---------- DATASET SECTION
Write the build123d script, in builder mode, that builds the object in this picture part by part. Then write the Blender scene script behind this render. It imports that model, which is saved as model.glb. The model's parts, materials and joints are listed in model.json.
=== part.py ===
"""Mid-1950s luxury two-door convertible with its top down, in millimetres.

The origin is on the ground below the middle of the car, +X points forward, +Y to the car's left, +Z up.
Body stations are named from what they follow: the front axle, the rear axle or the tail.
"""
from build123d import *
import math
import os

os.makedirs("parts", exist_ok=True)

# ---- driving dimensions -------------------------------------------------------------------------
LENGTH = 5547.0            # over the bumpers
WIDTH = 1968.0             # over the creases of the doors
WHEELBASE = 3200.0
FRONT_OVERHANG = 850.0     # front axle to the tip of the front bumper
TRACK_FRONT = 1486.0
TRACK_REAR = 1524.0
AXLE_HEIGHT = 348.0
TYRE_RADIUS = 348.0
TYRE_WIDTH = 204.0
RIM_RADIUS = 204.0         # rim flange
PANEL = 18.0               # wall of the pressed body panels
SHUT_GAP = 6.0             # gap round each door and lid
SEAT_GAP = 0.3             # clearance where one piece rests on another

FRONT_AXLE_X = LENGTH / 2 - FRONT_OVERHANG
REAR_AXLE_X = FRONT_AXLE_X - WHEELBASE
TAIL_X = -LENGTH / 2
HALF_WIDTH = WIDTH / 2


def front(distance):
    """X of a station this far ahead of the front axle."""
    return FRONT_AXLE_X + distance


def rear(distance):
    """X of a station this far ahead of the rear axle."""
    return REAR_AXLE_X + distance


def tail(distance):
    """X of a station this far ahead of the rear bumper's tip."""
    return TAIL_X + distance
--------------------
--- TASK ---
Return the lines above exactly, keeping every word.

--- WRITTEN REPLY ---
Write the build123d script, in builder mode, that builds the object in this picture part by part. Then write the Blender scene script behind this render. It imports that model, which is saved as model.glb. The model's parts, materials and joints are listed in model.json.
=== part.py ===
"""Mid-1950s luxury two-door convertible with its top down, in millimetres.

The origin is on the ground below the middle of the car, +X points forward, +Y to the car's left, +Z up.
Body stations are named from what they follow: the front axle, the rear axle or the tail.
"""
from build123d import *
import math
import os

os.makedirs("parts", exist_ok=True)

# ---- driving dimensions -------------------------------------------------------------------------
LENGTH = 5547.0            # over the bumpers
WIDTH = 1968.0             # over the creases of the doors
WHEELBASE = 3200.0
FRONT_OVERHANG = 850.0     # front axle to the tip of the front bumper
TRACK_FRONT = 1486.0
TRACK_REAR = 1524.0
AXLE_HEIGHT = 348.0
TYRE_RADIUS = 348.0
TYRE_WIDTH = 204.0
RIM_RADIUS = 204.0         # rim flange
PANEL = 18.0               # wall of the pressed body panels
SHUT_GAP = 6.0             # gap round each door and lid
SEAT_GAP = 0.3             # clearance where one piece rests on another

FRONT_AXLE_X = LENGTH / 2 - FRONT_OVERHANG
REAR_AXLE_X = FRONT_AXLE_X - WHEELBASE
TAIL_X = -LENGTH / 2
HALF_WIDTH = WIDTH / 2


def front(distance):
    """X of a station this far ahead of the front axle."""
    return FRONT_AXLE_X + distance


def rear(distance):
    """X of a station this far ahead of the rear axle."""
    return REAR_AXLE_X + distance


def tail(distance):
    """X of a station this far ahead of the rear bumper's tip."""
    return TAIL_X + distance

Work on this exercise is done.